The bill also seeks to create age-appropriate sex education programs and reparations for victims—through some form of financial aid, paid time off, public housing and so forth. Furthermore, the Equality Ministry hopes to create some kind of official data collection on different kinds of sexual violence occurring in Spain to best understand what is happening and to give victims “visibility.”
The European Union’s highest court ruled on July 15 that employers are allowed to limit political, religious or philosophical expressions in the workplace. “For any women forced to wear a headscarf or veil, such prohibitions do not address root causes of oppression but risk in practice further curtailing their engagement with society, increasing their isolation,” writes Human Rights Watch. “Rather than helping dismantle patriarchal norms that underpin control of women’s bodies and behavior, such prohibitions can feed them.”
Meanwhile, on June 24, the European Parliament adopted a historic report to ensure the sexual and reproductive rights of citizens. In doing so, the report highlights the necessity of protecting universal access to safe and legal abortion, comprehensive sex-ed, among other important topics.

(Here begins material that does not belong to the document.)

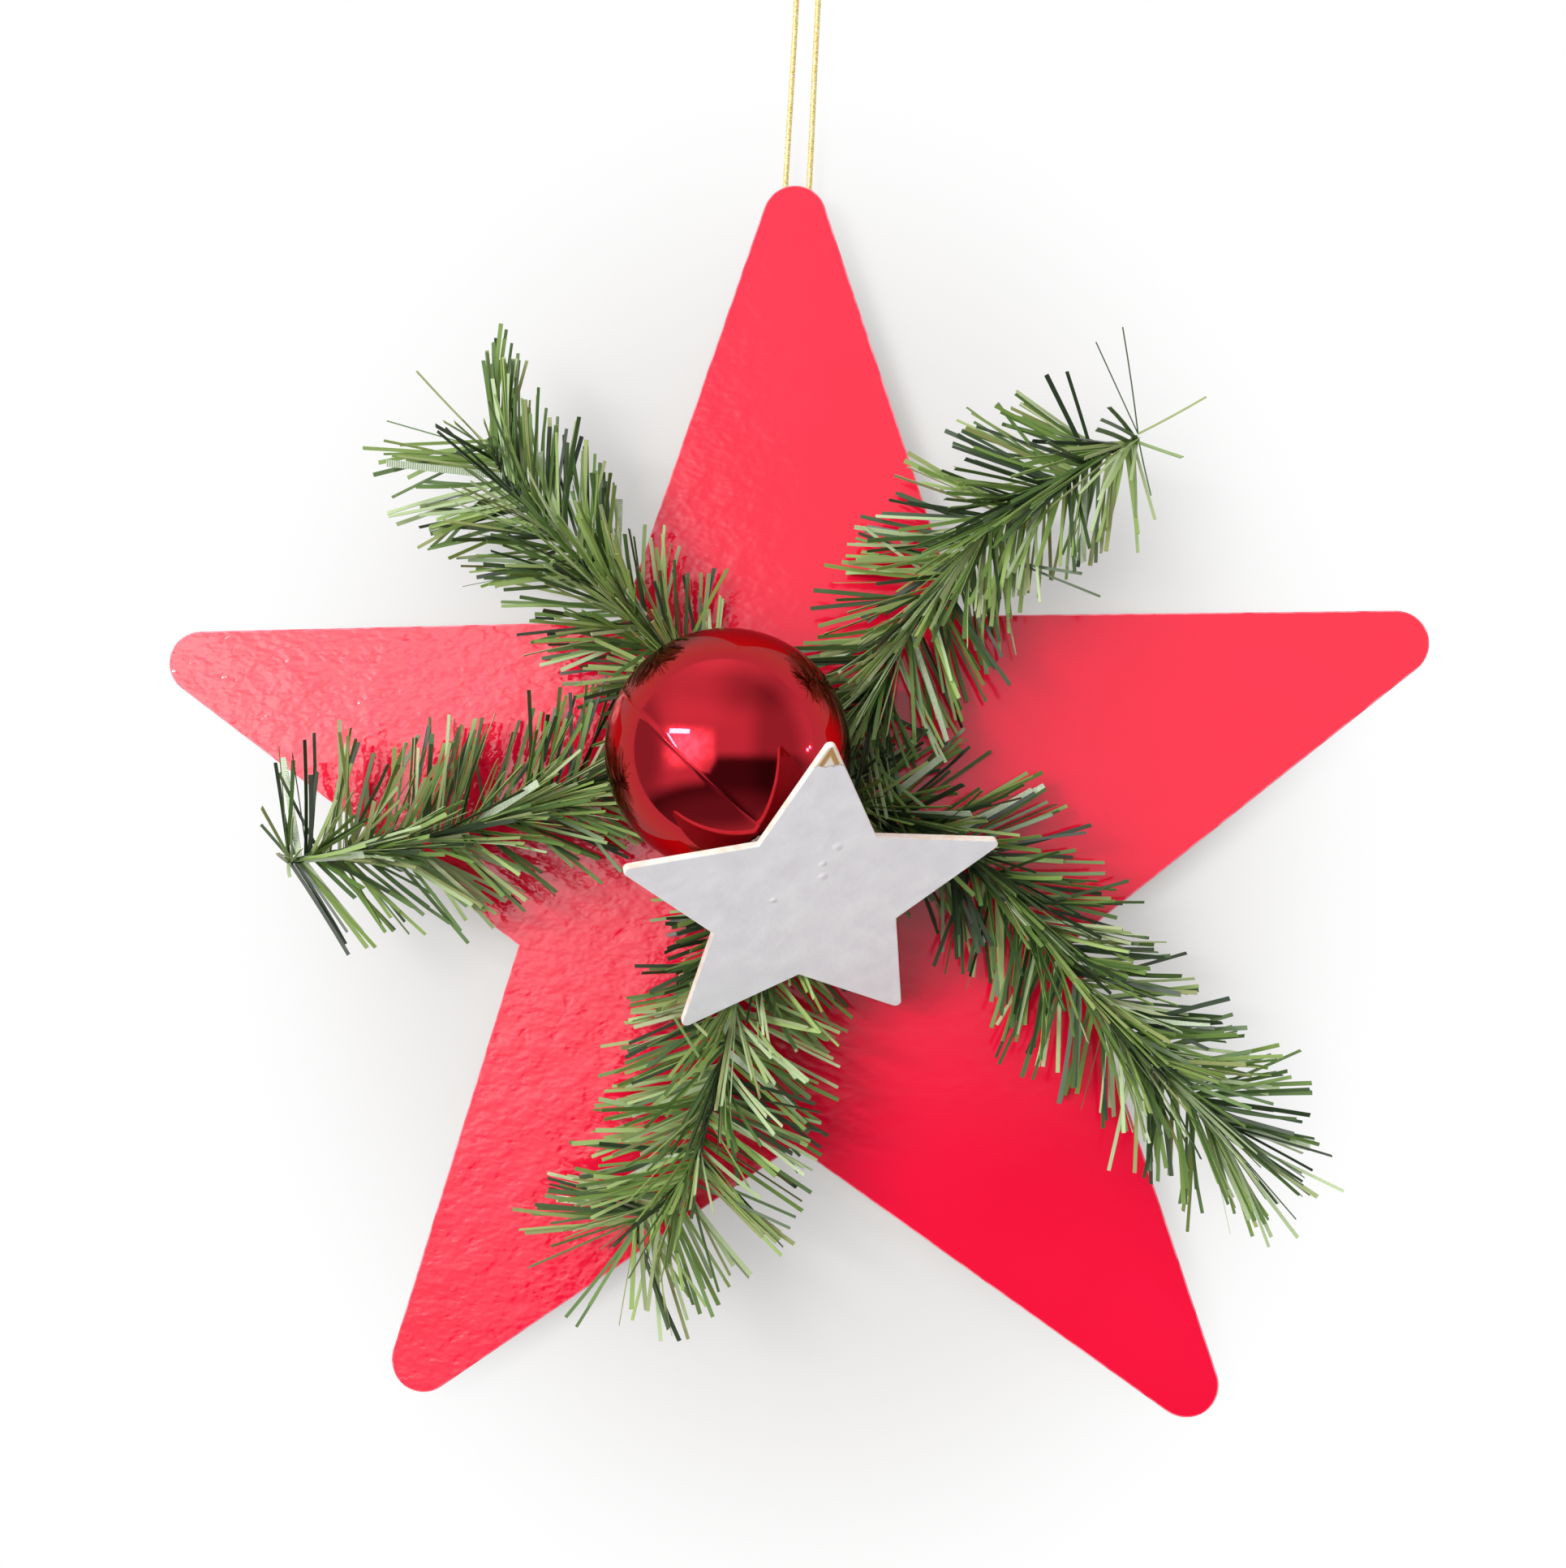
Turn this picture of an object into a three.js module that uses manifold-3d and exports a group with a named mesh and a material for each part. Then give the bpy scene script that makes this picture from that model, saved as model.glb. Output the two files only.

“The report states that sexual and reproductive health is a ‘fundamental pillar’ of women’s rights and gender equality that cannot ‘be watered down or withdrawn.’ Instead, states must ‘remove all barriers impeding them from using these services’” writes Open Democracy.
Afghan women remain fearful of the prospect of Taliban rule. Recently, the Taliban has steamrolled government troops, taking over a third of Afghanistan’s districts and forcing women and girls into marriage. With the withdrawal of U.S. troops by August 31, women will be particularly impacted as they have been able to take on more prominent roles in society—such as politicians, journalists, actors, etc. As such, the Biden administration is considering offering visas for Afghans affected or in danger from Taliban rule—especially for women and children.
A Lutheran church held the first name change ceremony for a transgender Norwegian woman, the first ceremony of its kind in the Nordic region. Elin Stillingen, 49, legally changed her name and registered gender last year. “I’m a member of the Norwegian church, and I’m also about to come ‘out of the closet’ as a Christian, so this ceremony is important to me,” said Stillingen.
United Kingdom and Wales
The High Court upheld the legality of housing incarcerated transgender women in women’s correctional facilities. The case that brought the ruling was waged by a cis woman who claimed she was sexually assaulted by a trans woman in 2017 while in prison. The Ministry of Justice said their decision was to continue “facilitating the rights of transgender people to live in and as their acquired gender [and] protecting transgender people’s mental and physical health.”
The ruling proves an important interjection to transphobic stereotypes that pin trans women as sexual predators based on the “misuse of the statistics, which … are so low in number, and so lacking in detail, that they are an unsafe basis for general conclusions,” said Lord Justice Holroyde.